Fannie Mae released its October 2019 Economic and Housing outlook recently showing that residential fixed investment and continued strong consumer spending are expected to help counteract weakness in business fixed investment. Fannie Mae sees full-year Gross Domestic Product at a solid rate of 2.2% for 2019. The housing market is expected to be a source of strength in the foreseeable future. In addition, Fannie Mae went on to say that home prices appear likely to maintain a positive growth trajectory due in part to persistently low mortgage rates and evidence of declining inventory.

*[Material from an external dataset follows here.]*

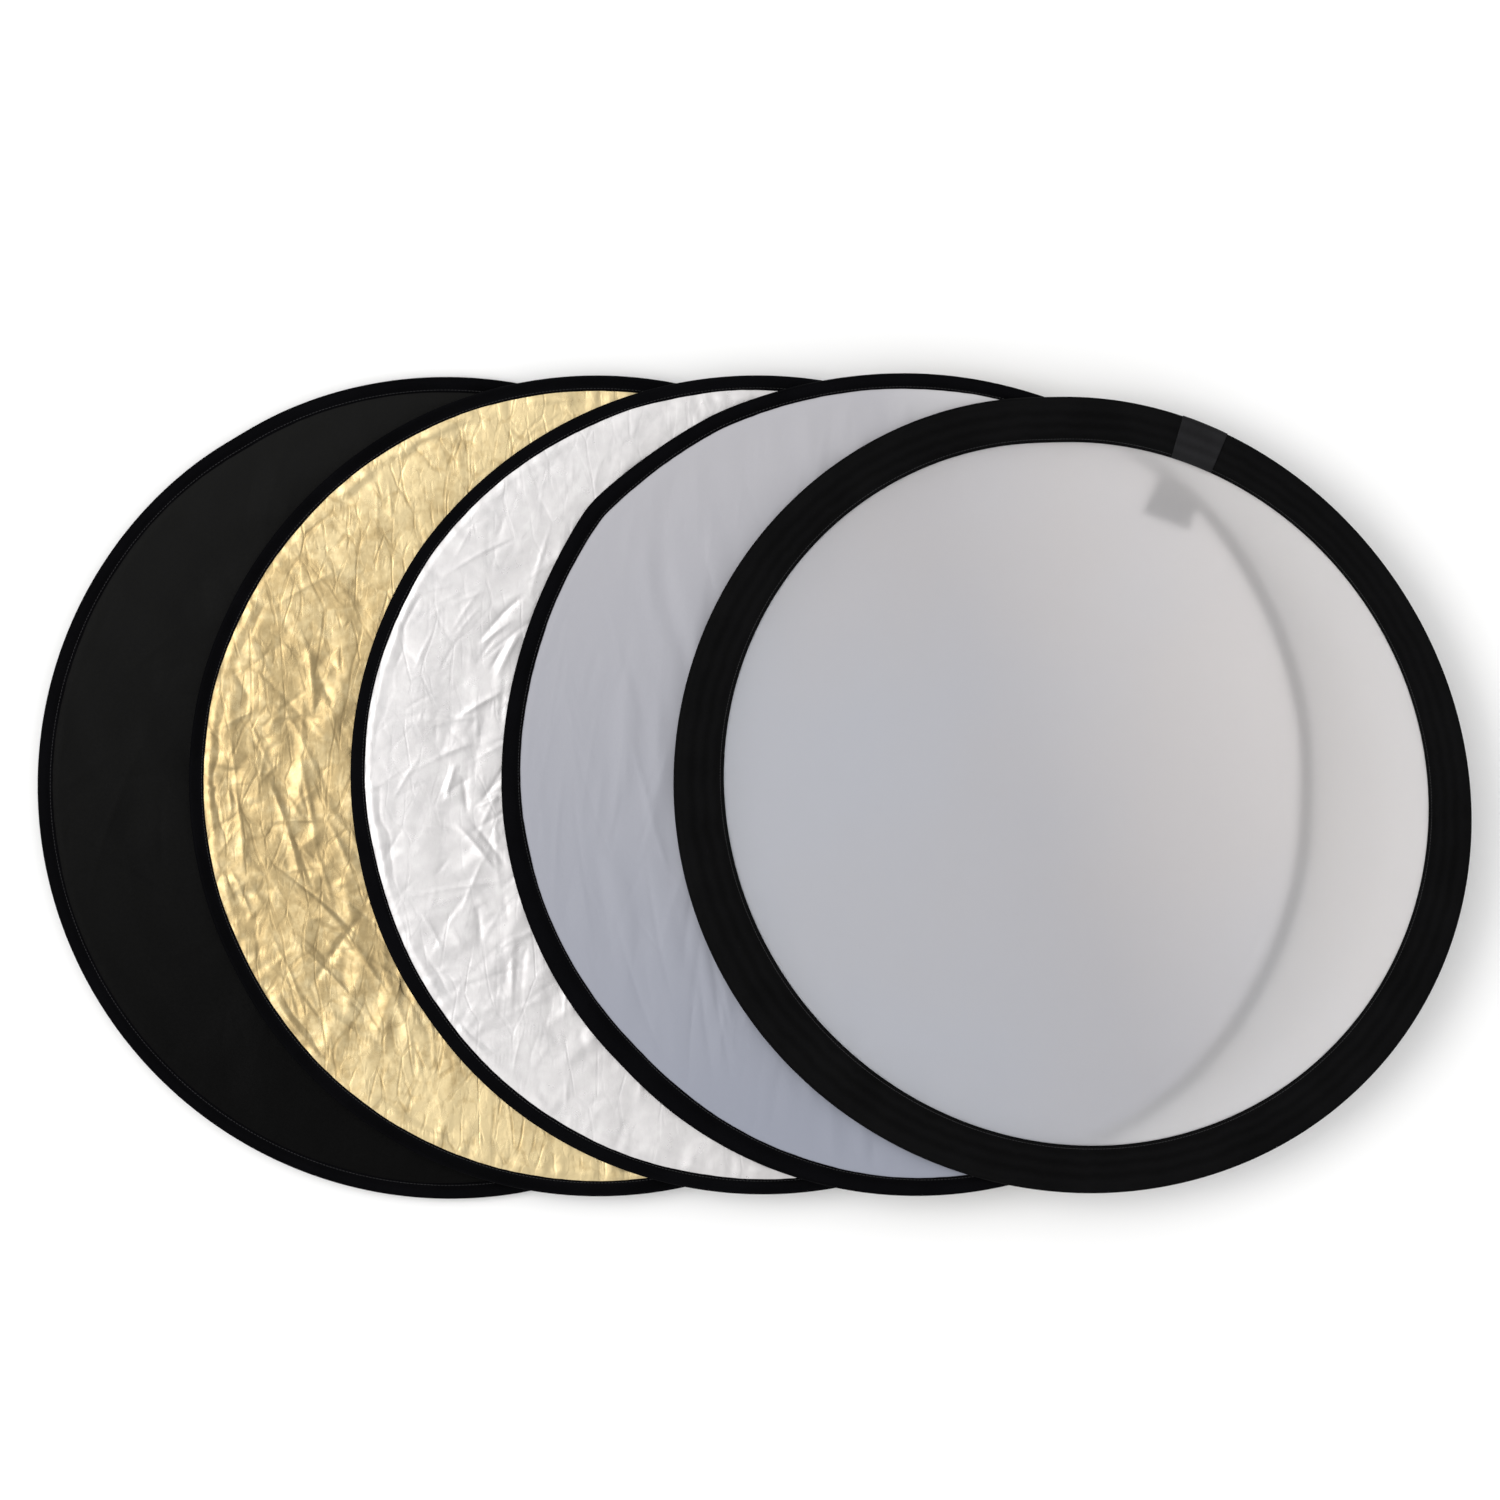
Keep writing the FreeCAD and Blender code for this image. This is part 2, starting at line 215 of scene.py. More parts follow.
def gold_cloth(x, y):
    away = np.hypot(x - GOLD_DEEPEST[0], y - GOLD_DEEPEST[1])
    rough = GOLD_FAR_SHARE + (1 - GOLD_FAR_SHARE) * ease(-away, -240, -85)
    # the silver disc's rim holds the cloth calm beside it, along its upper half
    over = CENTRE["silver"] - CENTRE["gold"]
    beside = np.hypot(x - over[0], y - over[1]) - COVER_R
    rough *= 1 - GOLD_CALMED * ease(-beside, -34, -5) * ease(y, -60, 10)
    facets = crumple(x, y, 11, 260, (14, 32), 0.078, (-110, -35), 1.9)
    facets += crumple(x, y, 12, 520, (8, 20), 0.078, stretch=1.3)
    lines = 1.3 * fold_lines(x, y, GOLD_FOLDS)
    lines += fold_lines(x, y, scattered_folds(21, 320, (-95, -40), (14, 60), (0.8, 1.4),
                                              (0.2, 0.7)))
    lines += fold_lines(x, y, scattered_folds(22, 460, (-90, 90), (8, 36), (0.8, 1.3),
                                              (0.15, 0.55)))
    return rough * (facets + 1.35 * lines)


def silver_cloth(x, y):
    facets = crumple(x, y, 31, 300, (12, 34), 0.024, (10, 90), 1.8)
    facets += crumple(x, y, 32, 900, (5, 12), 0.028, stretch=1.5)
    lines = fold_lines(x, y, SILVER_FOLDS)
    lines += fold_lines(x, y, scattered_folds(41, 480, (0, 95), (9, 44), (0.8, 1.4),
                                              (0.08, 0.34)))
    lines += fold_lines(x, y, scattered_folds(42, 420, (-90, 90), (6, 24), (0.8, 1.3),
                                              (0.06, 0.26)))
    return facets + 1.15 * lines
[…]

Over the weekend, there were positive trade headlines out of China along with President Trump’s comments on Friday that he feels a deal can be signed in Chile next month. Additionally, earnings season has been a positive surprise for US stocks. The S&P 500 company earnings were expected to decline by 3.1% compared to last year but of the 73 companies that have reported so far this season, 84% have beaten estimates, reports Reuters. This week, some big-name companies will be reporting and the numbers could impact the markets.

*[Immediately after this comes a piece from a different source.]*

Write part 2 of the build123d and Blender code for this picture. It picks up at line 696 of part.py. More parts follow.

There were no economic reports due for release today and the rest of the week’s calendar is on the light side. New and existing home sales will be released as the markets look for continued strength in the sector. The US financial markets will continue to be gripped in the US-China trade headlines, corporate earnings and the Brexit talks from the UK – all of which have been positive. The closely watched S&P 500 (3,002) is now just below its all-time closing high (3,025) hit back in late July.